“Hukum tanpa keadilan adalah kekerasan yang dilembagakan.”
— Montesquieu
Di ruang-ruang kuliah Fakultas Hukum, mahasiswa baru diperkenalkan pada asas-asas hukum, teori positivisme, dan rentetan pasal per pasal dari berbagai peraturan perundang-undangan. Namun, jarang sekali—atau mungkin terlambat—keadilan dibahas secara mendalam sebagai premis utama dari hukum itu sendiri. Pertanyaannya: mengapa kita mempelajari hukum terlebih dahulu, bukan keadilan? Bukankah hukum lahir dari hasrat manusia akan keadilan?
Hukum atau Keadilan: Mana yang Datang Lebih Dulu?
Pertanyaan ini mengandung dialektika klasik antara filsafat moral dan doktrin legal formalism. Apakah hukum (positif) mendefinisikan keadilan? Atau justru keadilanlah yang seharusnya menjadi dasar pembentukan hukum?
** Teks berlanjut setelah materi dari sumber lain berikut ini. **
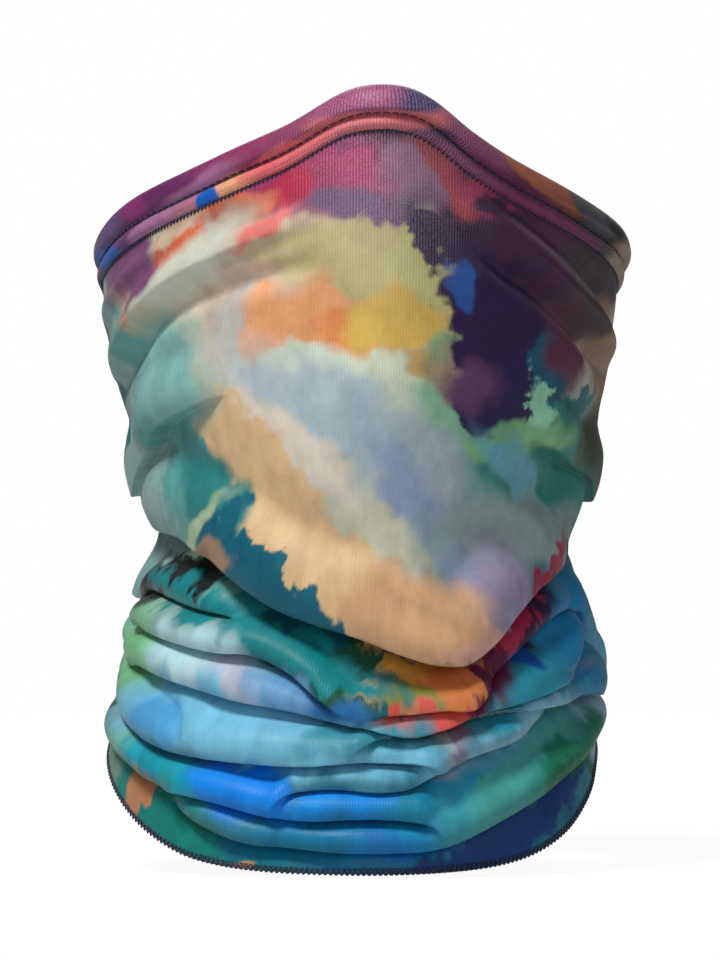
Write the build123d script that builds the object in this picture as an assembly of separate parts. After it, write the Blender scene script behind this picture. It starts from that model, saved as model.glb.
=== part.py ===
"""Neck gaiter: a printed stretch-knit tube, worn over the nose and bunched round the neck.

Millimetres, +Z up, -Y is the wearer's front and +X the wearer's left. The origin is the centre of
the neck opening, level with the lowest point of the front hem.

Every piece that runs round the gaiter is one closed band: a cross-section, given as corners, is
carried round the worn outline in flat facets. A corner has a gap, which is how far it stands
outside the outline, and a station, which is how far up it is: measured from the hem, from the rim,
or in between. Pieces that lie on each other share their stations, so their facets stay parallel.
"""
import math
import os

from build123d import *

# Worn outline. Each row: height, half width, front depth, back depth, how far the nose stands out
OUTLINE = [
    (-14.0, 76.0, 83.0, 82.0, 0.0),
    (10.0, 77.5, 86.0, 83.0, 0.0),
    (40.0, 78.5, 87.0, 81.0, 0.0),
    (62.0, 74.0, 86.0, 73.0, 0.0),
    (80.0, 72.5, 90.0, 67.0, 0.0),
    (100.0, 65.0, 92.0, 64.0, 0.0),
    (120.0, 71.0, 92.0, 71.0, 3.0),
    (146.0, 76.5, 92.0, 86.0, 6.0),
    (178.0, 80.0, 92.0, 95.0, 12.0),
    (208.0, 80.0, 90.0, 97.0, 17.0),
    (240.0, 78.0, 86.0, 96.0, 18.0),
]
NOSE_HALF_WIDTH = 22.0
POINTS_ROUND = 28

# Rim and hem: height against depth, from in front of the object to behind it
RIM = [(-130.0, 229.0), (-104.0, 228.5), (-88.0, 218.0), (-74.0, 209.5), (-57.0, 202.5),
       (-12.0, 188.5), (40.0, 179.0), (130.0, 175.0)]
HEM = [(-130.0, 0.0), (-84.0, 0.0), (-62.0, 4.0), (-46.0, 11.0), (0.0, 34.0),
       (50.0, 45.0), (130.0, 49.0)]

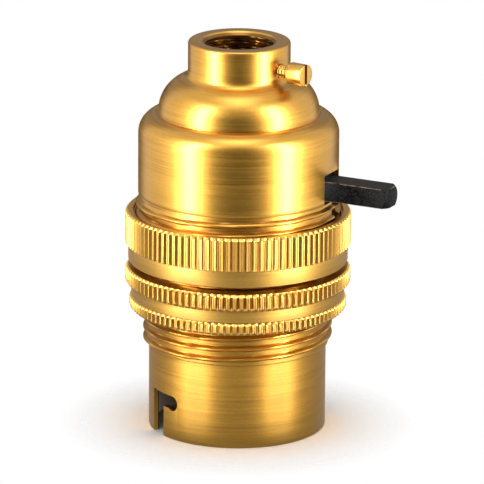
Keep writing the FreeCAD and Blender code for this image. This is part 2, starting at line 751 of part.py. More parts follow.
def make_plunger_set(side):
    """Plunger, its guide tube and its spring on one side."""
    sign = SIDES[side]
    x, y = f"{sign} * {PLUNGER_X}", f"{sign} * {PLUNGER_Y}"
    outside = cylinder(f"tube_outside_{side}", "tube_radius", "tube_top - block_bottom", "block_bottom", x,
                       y)
    bore = cylinder(f"tube_inside_{side}", "plunger_collar_radius + plunger_clearance",
                    f"{TUBE_CEILING} - block_bottom - tube_lip", "block_bottom + tube_lip", x, y)
    mouth = cylinder(f"tube_mouth_{side}", "plunger_radius + tube_lip_clearance", "tube_lip + 2",
                     "block_bottom - 1", x, y)
    finish(f"plunger_tube_{side}", cut(f"tube_drilled_{side}", outside, bore, mouth))
    nose = cone(f"nose_{side}", "plunger_radius - plunger_nose_round", "plunger_radius",
                "plunger_nose_round",
                "plunger_tip", x, y)
    shaft = cylinder(f"shaft_{side}", "plunger_radius", f"{STOP_HEIGHT} - plunger_tip - plunger_nose_round",
                     "plunger_tip + plunger_nose_round", x, y)
    collar = cylinder(f"collar_{side}", "plunger_collar_radius", "plunger_collar_height", STOP_HEIGHT, x, y)
    finish(f"plunger_{side}", fuse(f"plunger_solid_{side}", nose, shaft, collar))
    finish(f"plunger_spring_{side}", coil(side, x, y))


def coil(side, x, y):
    """Compression spring between the plunger's collar and the tube's ceiling."""
    path = doc.addObject("Part::Helix", f"coil_path_{side}")
    length = f"( {TUBE_CEILING} - {COLLAR_TOP} - spring_wire )"
    bind(path, Pitch=f"{length} / spring_turns", Height=length, Radius="spring_radius")
    path.SegmentLength = HELIX_SEGMENT
    doc.recompute()
    start = FreeCAD.Vector(value("spring_radius"), 0, 0)
    section = Part.Wire(Part.makeCircle(value("spring_wire / 2"), start, FreeCAD.Vector(0, 1, 0)))
    spring = doc.addObject("Part::Feature", f"coil_{side}")
    spring.Shape = Part.Wire(path.Shape.Edges).makePipeShell([section], True, True)
    base = FreeCAD.Vector(value(x), value(y), value(f"{COLLAR_TOP} + spring_wire / 2"))
    spring.Placement = FreeCAD.Placement(base, FreeCAD.Rotation())
    return spring


def make_terminal(side):
    """Pillar with a wire hole, and a stem that goes down through the mouldings to its contact."""
    sign = SIDES[side]
    x, y = f"{sign} * terminal_across", f"{sign} * ( 0 - terminal_out )"
    top = "( switch_body_top + terminal_height )"
    pillar = block(f"pillar_{side}", f"{x} - terminal_length / 2", f"{x} + terminal_length / 2",
                   f"{y} - terminal_width / 2", f"{y} + terminal_width / 2", "switch_body_top", top)
    foot = "tube_top" if side == "right" else FIXED_TOP
    stem = cylinder(f"stem_{side}", "stem_radius", f"switch_body_top - {foot} + 1", foot, x,
                    f"{sign} * ( 0 - stem_out )")
    hole_height = "( switch_body_top + wire_hole_height )"
    wire_hole = rod(f"wire_hole_{side}", "wire_hole_radius", "terminal_length + 2")
    aim(wire_hole, (0, 1, 0), "90", f"{x} - terminal_length / 2 - 1", y, hole_height)
    screw_hole = cylinder(f"clamp_hole_{side}", "terminal_screw_radius + screw_clearance",
                          f"{top} - {hole_height} + 1", hole_height, x, y)
    finish(f"terminal_{side}", cut(f"terminal_drilled_{side}", fuse(f"terminal_solid_{side}", pillar, stem),
                                   wire_hole, screw_hole))
    screw = slotted_screw(f"clamp_{side}", "terminal_screw_radius",
                          f"{top} - {hole_height} - wire_hole_radius / 2",
                          "terminal_head_radius", "terminal_head_height", x, y, top)
    finish(f"terminal_screw_{side}", screw)


def slotted_screw(name, radius, length, head_radius, head_height, x, y, seat):
    """Screw that points down, its head resting on the seat's height."""
    shank = cylinder(f"{name}_shank", radius, length, f"{seat} - ( {length} )", x, y)
    head = cylinder(f"{name}_head", head_radius, head_height, seat, x, y)
    head_top = f"{seat} + {head_height}"
    slot = block(f"{name}_slot", f"{x} - {head_radius} - 1", f"{x} + {head_radius} + 1",
                 f"{y} - screw_slot_width / 2", f"{y} + screw_slot_width / 2",
                 f"{head_top} - screw_slot_depth", f"{head_top} + 1")
    return cut(f"{name}_slotted", fuse(f"{name}_solid", shank, head), slot)


def make_body_screws():
    """Two screws that hold the mouldings together."""
    screws = [slotted_screw(f"body_screw_{side}", "body_screw_radius", "body_screw_length",
                            "body_head_radius",
                            "body_head_height", f"{sign} * body_screw_across", f"{sign} * body_screw_out",
                            "switch_body_top") for side, sign in SIDES.items()]
    finish("body_screws", fuse("body_screw_pair", *screws))


def make_earth_terminal():
    """Block on a stud from the dome's inner wall, with a wire hole and a clamp screw."""
    back = "( dome_foot_radius - cap_wall - earth_wall_gap )"
    centre = f"( {back} - earth_length / 2 )"
    top = "( earth_bottom + earth_height )"
    middle = "( earth_bottom + earth_height / 2 )"
    body = block("earth_body", f"{back} - earth_length", back, "0 - earth_width / 2", "earth_width / 2",
                 "earth_bottom", top)
    stud = rod("earth_stud", "earth_stud_radius", "earth_wall_gap + 1 - earth_stud_gap")
    aim(stud, (0, 1, 0), "90", f"{back} - 1", "0", middle)
    wire_hole = across("earth_wire_hole", "earth_hole_radius", "earth_width + 2", middle)
    wire_hole.Placement.Base.x = value(centre)
    screw_hole = cylinder("earth_screw_hole", "earth_screw_radius + screw_clearance",
                          f"{top} - {middle} + 1", middle,
                          centre)
    finish("earth_terminal", cut("earth_drilled", fuse("earth_solid", body, stud), wire_hole, screw_hole))
    screw = slotted_screw("earth_clamp", "earth_screw_radius", f"{top} - {middle} - earth_hole_radius / 2",
                          "earth_head_radius", "earth_head_height", centre, "0", top)
    finish("earth_screw", screw)


def check_and_export():
    """Stop on any failed object or invalid piece, then write one file for each piece."""
    doc.recompute()
    for item in doc.Objects:
        if "Invalid" in item.State or "Error" in item.State:
            raise RuntimeError(f"{item.Name} failed: {item.State}")
    for node, item in parts:
        if item.Shape.isNull() or not item.Shape.isValid():
            raise RuntimeError(f"{node} has no valid shape")
    os.makedirs("parts", exist_ok=True)
    for node, item in parts:
        item.Shape.exportStep(f"parts/{node}.step")
        solids = len(item.Shape.Solids)
        print(f"{node}: {solids} solid, {item.Shape.Volume:.1f} mm3")


make_skirt()
make_lower_shade_ring()
make_upper_shade_ring()
make_union_ring()
make_cap()
make_neck_lock_screw()
make_push_bar()
make_switch_body()
make_contact_block()
make_fixed_contact()
make_pivot_strip()
make_rocker()
make_rocker_pin()
make_snap_leaf()
for side in SIDES:
    make_plunger_set(side)
    make_terminal(side)
make_body_screws()
make_earth_terminal()
check_and_export()
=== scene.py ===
"""Looks of a brass bayonet lamp holder with a black push bar.

Sizes of pieces are in millimetres, as a turner would write them, and become metres when a mesh is made.
Sizes of the studio are in metres. Angles are in degrees where no word says otherwise.
Z is the holder's axis and points up to the neck. The push bar slides along X.
"""
import json
import math

import bmesh
import bpy
from mathutils import Matrix, Quaternion, Vector


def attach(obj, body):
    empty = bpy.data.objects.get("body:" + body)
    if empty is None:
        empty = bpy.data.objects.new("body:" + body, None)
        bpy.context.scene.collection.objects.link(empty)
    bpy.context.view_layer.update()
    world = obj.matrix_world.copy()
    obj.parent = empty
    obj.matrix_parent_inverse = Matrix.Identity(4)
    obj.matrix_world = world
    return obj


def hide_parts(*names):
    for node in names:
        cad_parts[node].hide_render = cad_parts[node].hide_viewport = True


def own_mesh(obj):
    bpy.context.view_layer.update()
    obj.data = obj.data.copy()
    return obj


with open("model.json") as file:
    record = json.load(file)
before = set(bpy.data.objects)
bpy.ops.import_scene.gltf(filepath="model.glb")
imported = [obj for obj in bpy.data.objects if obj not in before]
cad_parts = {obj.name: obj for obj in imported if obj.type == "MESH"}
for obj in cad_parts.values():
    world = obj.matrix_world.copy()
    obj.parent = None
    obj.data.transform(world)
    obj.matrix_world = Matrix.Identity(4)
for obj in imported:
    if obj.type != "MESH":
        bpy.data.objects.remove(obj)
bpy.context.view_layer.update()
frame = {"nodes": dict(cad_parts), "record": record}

MM = 0.001
COLUMNS = 240
CORNER_STEPS = 3
SMOOTH_UNDER = 32

# The collar's and the skirt's thread, and the teeth round each ring
COARSE_PITCH = 1.6
KNURL_TEETH = 100


# Half sections

def rounded(corners):
    """Corners of a closed outline as points; a corner's third entry rounds it by that radius."""
    points = []
    for index, corner in enumerate(corners):
        here = Vector(corner[:2])
        if len(corner) == 2:
            points.append(here)
            continue
        before = (Vector(corners[index - 1][:2]) - here).normalized()
        after = (Vector(corners[(index + 1) % len(corners)][:2]) - here).normalized()
        half = before.angle(after) / 2
        reach = corner[2] / math.tan(half)
        centre = here + (before + after).normalized() * corner[2] / math.sin(half)
        first = here + before * reach - centre
        turn = first.angle_signed(here + after * reach - centre)
        for step in range(CORNER_STEPS + 1):
            arm = first.copy()
            arm.rotate(Matrix.Rotation(-turn * step / CORNER_STEPS, 2))
            points.append(centre + arm)
    return points


def arc(centre, radius, start, end, steps):
    """Points of an arc from one angle to another."""
    angles = [math.radians(start + (end - start) * step / steps) for step in range(steps + 1)]
    return [(centre[0] + radius * math.cos(a), centre[1] + radius * math.sin(a)) for a in angles]


def slope(start, end, steps=4):
    """Points of a straight line, close enough together to show where a groove runs out of it."""
    return [tuple(a + (b - a) * step / steps for a, b in zip(start, end)) for step in range(steps + 1)]


def wall(radius, low, high, pitch):
    """Points up or down a straight wall, close enough together to carry a thread."""
    return slope((radius, low), (radius, high), max(1, round(abs(high - low) / pitch)))


# Meshes

def link_piece(name, form):
    """A new object from a bmesh in metres, as it is."""
    mesh = bpy.data.meshes.new(name)
    form.to_mesh(mesh)
    form.free()
    piece = bpy.data.objects.new(name, mesh)
    bpy.context.scene.collection.objects.link(piece)
    return piece


def soften(mesh):
    """Smooth a mesh, except over its sharp edges."""
    mesh.polygons.foreach_set("use_smooth", [True] * len(mesh.polygons))
    mesh.set_sharp_from_angle(angle=math.radians(SMOOTH_UNDER))


def as_object(name, form):
    """A new object from a bmesh in metres, its doubles merged and its faces smooth."""
    bmesh.ops.remove_doubles(form, verts=form.verts, dist=1e-7)
    piece = link_piece(name, form)
    soften(piece.data)
    return piece


def around_axis(radius, angle, height):
    """A point in metres, from an angle in radians round Z."""
    return Vector((radius * math.cos(angle), radius * math.sin(angle), height)) * MM


def turned(name, section, columns=COLUMNS):
    """A ring turned about Z from a closed half section that goes up its outer side."""
    form = bmesh.new()
    angles = [math.tau * column / columns for column in range(columns)]
    rings = [[form.verts.new(around_axis(radius, angle, height)) for angle in angles]
             for radius, height in section]
    for lower, upper in zip(rings, rings[1:] + rings[:1]):
        for column in range(columns):
            beside = (column + 1) % columns
            form.faces.new((lower[column], lower[beside], upper[beside], upper[column]))
    return as_object(name, form)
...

Jika kita melihat sejarah, hukum sering kali lahir dari kebutuhan manusia untuk mengatur kehidupan sosial. Namun dorongan di balik kebutuhan itu adalah keinginan akan keadilan—keinginan agar manusia diperlakukan setara, agar hak dilindungi, dan agar yang lemah tak diinjak yang kuat. Maka, bisa dikatakan bahwa secara ontologis, keadilan lebih dahulu hadir dalam kesadaran manusia daripada hukum sebagai teks dan sistem.
Mengapa Hukum Seringkali Tak Menyentuh Keadilan?
Kita menyaksikan dalam praktik: pasal demi pasal ditegakkan, namun rasa keadilan di masyarakat tak kunjung terpenuhi. Putusan pengadilan kadang terasa kering, terlalu formalistik, bahkan mengabaikan konteks sosiologis atau moral. Ini menimbulkan krisis kepercayaan: masyarakat merasa hukum bukan milik mereka, melainkan milik penguasa atau elit tertentu.
Ada beberapa sebab utama:
1. Dominasi Positivisme Hukum
Hukum dianggap sah karena dibuat oleh lembaga yang sah, terlepas dari isinya adil atau tidak. Ini membuat hukum sering kali kehilangan roh moralnya.
2. Keterbatasan Perangkat Hukum
Hukum tidak selalu dapat menjangkau kompleksitas nilai-nilai dalam masyarakat. Keadilan bersifat dinamis dan kontekstual; hukum bersifat statis dan umum.
3. Politik Legislasi
Tidak semua hukum dibuat untuk keadilan publik; beberapa dibuat demi kepentingan politis, ekonomi, bahkan kelompok tertentu.
Keadilan: Jalan Menuju Reinterpretasi Hukum
Namun sebaliknya, ketika kita mengedepankan keadilan sebagai nilai utama, kita dipaksa untuk tidak hanya membaca pasal, tetapi juga menafsirkan semangatnya. Inilah yang dilakukan para hakim progresif, akademisi kritis, dan gerakan sosial yang memperjuangkan hukum berbasis nilai kemanusiaan.
Keadilan tidak hanya menyentuh hukum, tapi dapat menuntun hukum untuk berubah, beradaptasi, dan menyempurnakan dirinya. Dengan keadilan, hukum menjadi lebih dari sekadar aturan; ia menjadi alat emansipasi, bukan dominasi.
Penutup: Usulan Kurikuler dan Kultural
Barangkali sudah saatnya Fakultas Hukum menyusun ulang prioritas kurikulumnya. Mengapa tidak memulai pembelajaran hukum dari diskursus keadilan: dari Plato, Aristoteles, Ibn Khaldun, Al-Ghazali, hingga Rawls dan Amartya Sen? Mengapa tidak menjadikan “apa itu adil” sebagai soal pertama sebelum “apa isi pasal ini”?
Dengan begitu, kita tidak melahirkan teknokrat hukum semata, tetapi para jurist yang sadar nilai, yang menjadikan keadilan sebagai bintang penunjuk arah, bukan sekadar dokumen konstitusi yang dingin dan jauh dari nurani rakyat.
Akhir Kata
Mungkin kita memang perlu berhenti sejenak mempelajari pasal-pasal, dan kembali bertanya: untuk siapa hukum itu dibuat? Apakah hukum masih mengabdi pada keadilan, atau sudah menjadi alat kekuasaan?
Jawaban atas pertanyaan itu tak harus seragam. Tapi diskusinya harus dimulai. Dan tempat terbaik memulainya adalah di Fakultas Hukum, tempat calon penjaga keadilan negeri ini dipersiapkan.